Most people don't have any say in what's named after them. Hefner might have, DiMaggio definitely doesn't. Presidents, on the other hand, spend the second half of their term defending themselves in court. I mean, arranging to have a library built in their honor. They carefully preserve documents, catalog mementos, and ask independent prosecutors to return cigar wrappers so they can be put on display for future generations to study and admire.
Presidents aren't the only ones who build their own museums. Roy Rogers did it too. Not long ago I stopped by his museum in Victorville, California, not because I'm a big fan but rather because I'd heard that Roy had stuffed and mounted Trigger. Hopefully in that order. It turns out to be true. Trigger is there, rearing up on his hind legs, right next to Dale's horse Buttermilk and Bullet the Wonder Dog who I'd never even heard of.
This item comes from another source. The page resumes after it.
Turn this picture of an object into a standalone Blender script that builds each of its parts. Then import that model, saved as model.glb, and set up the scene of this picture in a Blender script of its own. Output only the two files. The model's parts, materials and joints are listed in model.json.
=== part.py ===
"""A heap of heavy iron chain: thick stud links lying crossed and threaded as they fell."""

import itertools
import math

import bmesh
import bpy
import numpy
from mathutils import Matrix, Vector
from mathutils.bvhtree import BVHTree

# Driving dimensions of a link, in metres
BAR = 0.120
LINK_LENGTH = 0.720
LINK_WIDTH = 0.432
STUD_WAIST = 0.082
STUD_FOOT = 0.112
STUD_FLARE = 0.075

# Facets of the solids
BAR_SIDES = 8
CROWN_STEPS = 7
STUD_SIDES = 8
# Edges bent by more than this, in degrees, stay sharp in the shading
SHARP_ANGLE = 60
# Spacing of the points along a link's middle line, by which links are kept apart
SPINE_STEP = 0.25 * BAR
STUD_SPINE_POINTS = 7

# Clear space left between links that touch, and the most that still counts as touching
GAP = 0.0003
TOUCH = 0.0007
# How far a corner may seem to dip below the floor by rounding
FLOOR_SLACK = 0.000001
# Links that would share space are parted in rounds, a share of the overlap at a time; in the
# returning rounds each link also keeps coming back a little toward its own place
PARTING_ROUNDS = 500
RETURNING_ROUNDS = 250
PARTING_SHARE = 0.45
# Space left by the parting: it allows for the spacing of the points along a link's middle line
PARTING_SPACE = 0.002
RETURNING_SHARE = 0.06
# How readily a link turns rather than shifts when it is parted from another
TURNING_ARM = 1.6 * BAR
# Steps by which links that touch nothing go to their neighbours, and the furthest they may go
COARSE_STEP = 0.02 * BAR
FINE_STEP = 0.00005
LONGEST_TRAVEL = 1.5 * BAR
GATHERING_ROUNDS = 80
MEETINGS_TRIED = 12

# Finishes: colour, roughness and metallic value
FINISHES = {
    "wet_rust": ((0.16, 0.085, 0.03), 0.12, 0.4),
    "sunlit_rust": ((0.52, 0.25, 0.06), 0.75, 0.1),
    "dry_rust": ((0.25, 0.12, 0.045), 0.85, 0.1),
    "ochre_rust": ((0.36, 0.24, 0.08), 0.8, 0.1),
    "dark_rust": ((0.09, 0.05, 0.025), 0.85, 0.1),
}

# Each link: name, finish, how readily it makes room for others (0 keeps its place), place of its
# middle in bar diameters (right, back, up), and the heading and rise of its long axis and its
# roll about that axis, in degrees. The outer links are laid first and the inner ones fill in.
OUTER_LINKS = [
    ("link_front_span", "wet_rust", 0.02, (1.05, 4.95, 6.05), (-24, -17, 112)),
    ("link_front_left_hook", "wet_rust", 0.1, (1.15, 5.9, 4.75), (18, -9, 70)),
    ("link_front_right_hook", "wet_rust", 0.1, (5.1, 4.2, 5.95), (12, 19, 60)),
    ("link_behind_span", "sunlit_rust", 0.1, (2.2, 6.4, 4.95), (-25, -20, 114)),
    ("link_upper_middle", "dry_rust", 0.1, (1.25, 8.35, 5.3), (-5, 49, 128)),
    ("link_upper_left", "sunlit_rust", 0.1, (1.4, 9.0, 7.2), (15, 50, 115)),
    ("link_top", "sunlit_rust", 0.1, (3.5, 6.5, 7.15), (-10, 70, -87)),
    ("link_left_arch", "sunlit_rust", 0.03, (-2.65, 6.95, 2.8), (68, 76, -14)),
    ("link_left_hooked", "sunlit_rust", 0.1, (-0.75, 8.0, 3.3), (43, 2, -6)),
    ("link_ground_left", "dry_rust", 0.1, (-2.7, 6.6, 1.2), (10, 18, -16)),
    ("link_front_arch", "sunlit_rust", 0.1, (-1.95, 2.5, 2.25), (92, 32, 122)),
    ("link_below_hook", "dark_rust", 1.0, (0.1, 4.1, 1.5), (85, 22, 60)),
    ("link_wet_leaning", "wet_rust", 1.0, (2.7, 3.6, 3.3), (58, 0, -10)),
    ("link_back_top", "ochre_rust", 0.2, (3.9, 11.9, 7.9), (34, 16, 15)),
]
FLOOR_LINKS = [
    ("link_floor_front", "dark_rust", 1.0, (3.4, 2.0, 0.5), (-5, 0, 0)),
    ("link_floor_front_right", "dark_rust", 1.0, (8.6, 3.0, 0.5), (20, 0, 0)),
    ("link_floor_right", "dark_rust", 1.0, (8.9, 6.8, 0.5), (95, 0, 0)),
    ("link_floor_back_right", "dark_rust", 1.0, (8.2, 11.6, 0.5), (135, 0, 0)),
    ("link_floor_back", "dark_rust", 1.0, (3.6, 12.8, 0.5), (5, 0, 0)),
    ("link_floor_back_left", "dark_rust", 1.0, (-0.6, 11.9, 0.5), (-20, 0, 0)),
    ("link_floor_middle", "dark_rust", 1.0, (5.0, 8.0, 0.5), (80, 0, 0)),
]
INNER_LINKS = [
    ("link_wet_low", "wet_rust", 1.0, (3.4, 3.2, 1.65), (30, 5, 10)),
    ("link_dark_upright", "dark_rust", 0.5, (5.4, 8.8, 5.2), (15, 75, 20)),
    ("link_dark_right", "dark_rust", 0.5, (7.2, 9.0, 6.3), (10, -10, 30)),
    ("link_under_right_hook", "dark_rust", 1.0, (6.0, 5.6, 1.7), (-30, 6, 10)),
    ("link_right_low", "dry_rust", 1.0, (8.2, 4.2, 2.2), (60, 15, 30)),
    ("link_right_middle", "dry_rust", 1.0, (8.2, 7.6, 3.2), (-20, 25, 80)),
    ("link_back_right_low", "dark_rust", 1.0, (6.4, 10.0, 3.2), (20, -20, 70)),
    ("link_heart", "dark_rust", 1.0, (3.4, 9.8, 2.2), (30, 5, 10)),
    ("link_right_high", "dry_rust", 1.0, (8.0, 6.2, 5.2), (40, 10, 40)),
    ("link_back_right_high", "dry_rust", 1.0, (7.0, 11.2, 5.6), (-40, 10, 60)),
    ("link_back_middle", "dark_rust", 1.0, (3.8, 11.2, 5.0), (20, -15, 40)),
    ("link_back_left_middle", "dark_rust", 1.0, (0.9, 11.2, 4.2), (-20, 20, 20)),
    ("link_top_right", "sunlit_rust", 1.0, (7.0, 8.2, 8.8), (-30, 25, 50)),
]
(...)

I was disappointed that Roy wasn't on display too, since a few years back he was quoted in a Virginia newspaper as saying "When I die I hope they skin me out and put me up on Trigger." I'm not sure who the executor of his will was, but if you ask me they should be fired and replaced by DiMaggio's.
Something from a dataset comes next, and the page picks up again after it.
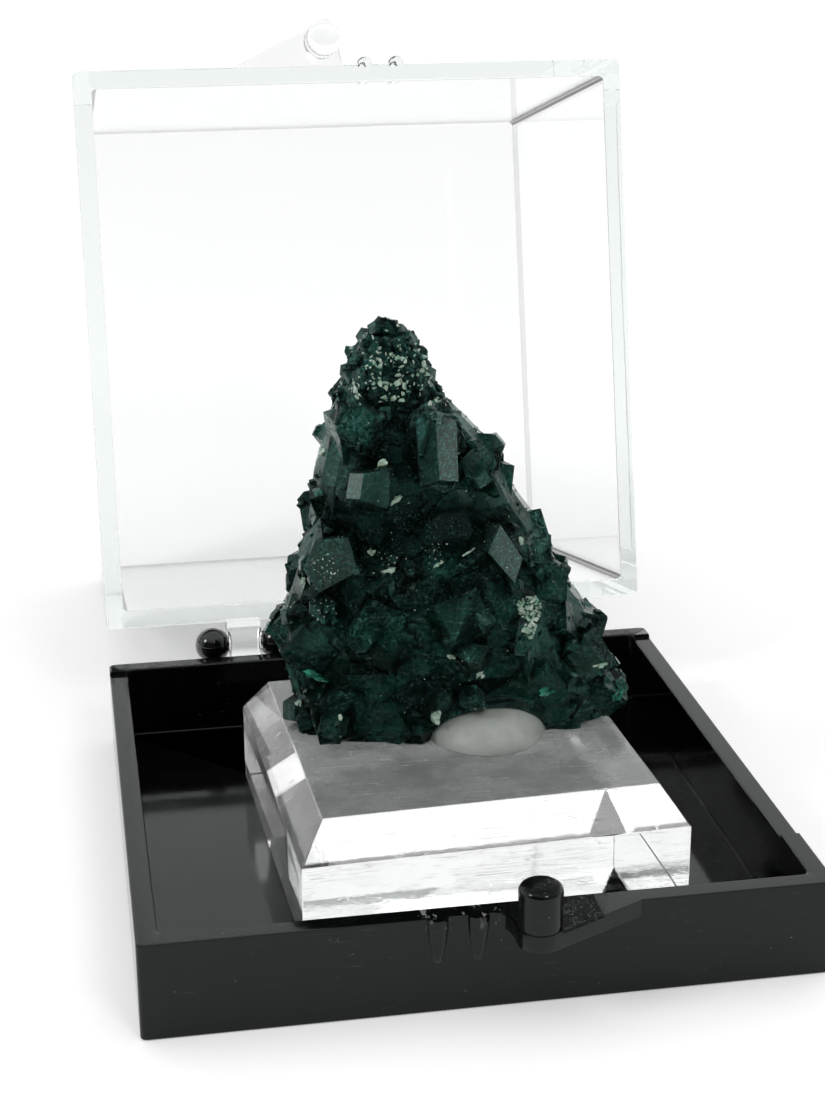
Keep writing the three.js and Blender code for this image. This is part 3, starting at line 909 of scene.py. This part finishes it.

While virtually anything can be named in someone's honor, it's not often that it's a balcony. In Washington, DC, home of monuments, memorials, and an airport named after Don National, one of the lesser known tourist attractions is the Robert J. Dole Balcony. If you missed it on your last trip it's probably because it didn't exist until about five years ago. The balcony existed, it just wasn't a national treasure yet.
It came into being when Dole resigned from the Senate so he could concentrate on annoying the Democrats, or as he called it, run for president. His congressional colleagues knew they had to honor him since he was the longest running Senate Republican leader in history who hadn't ended up behind bars. Maybe the only one.
While most businesses give retirees a watch after thirty-five years of service, the United States Senate gives out balconies. As retirement honors go, this isn't much. It doesn't tell time, you can't use it to hypnotize anyone, and worst of all, it's too big to wear on your wrist. On the up side, it's easy for tourists to find since it's near the Howard Baker Suites and down the hall from the Albert Gore Buddhist Temple Night Depository.
Most people are lucky to have anything named after them. Others are happy they're dead so they don't have to see what their name is being slapped on. But for my money the epitaphial jackpot may just go to German inventor Ferdinand von Zeppelin, a man who will be remembered in memoriam as the namesake for both a dirigible and a rock band that won't go away despite having self-destructed twenty years ago and being grossly overplayed ever since. Take that, Mr. Hefner.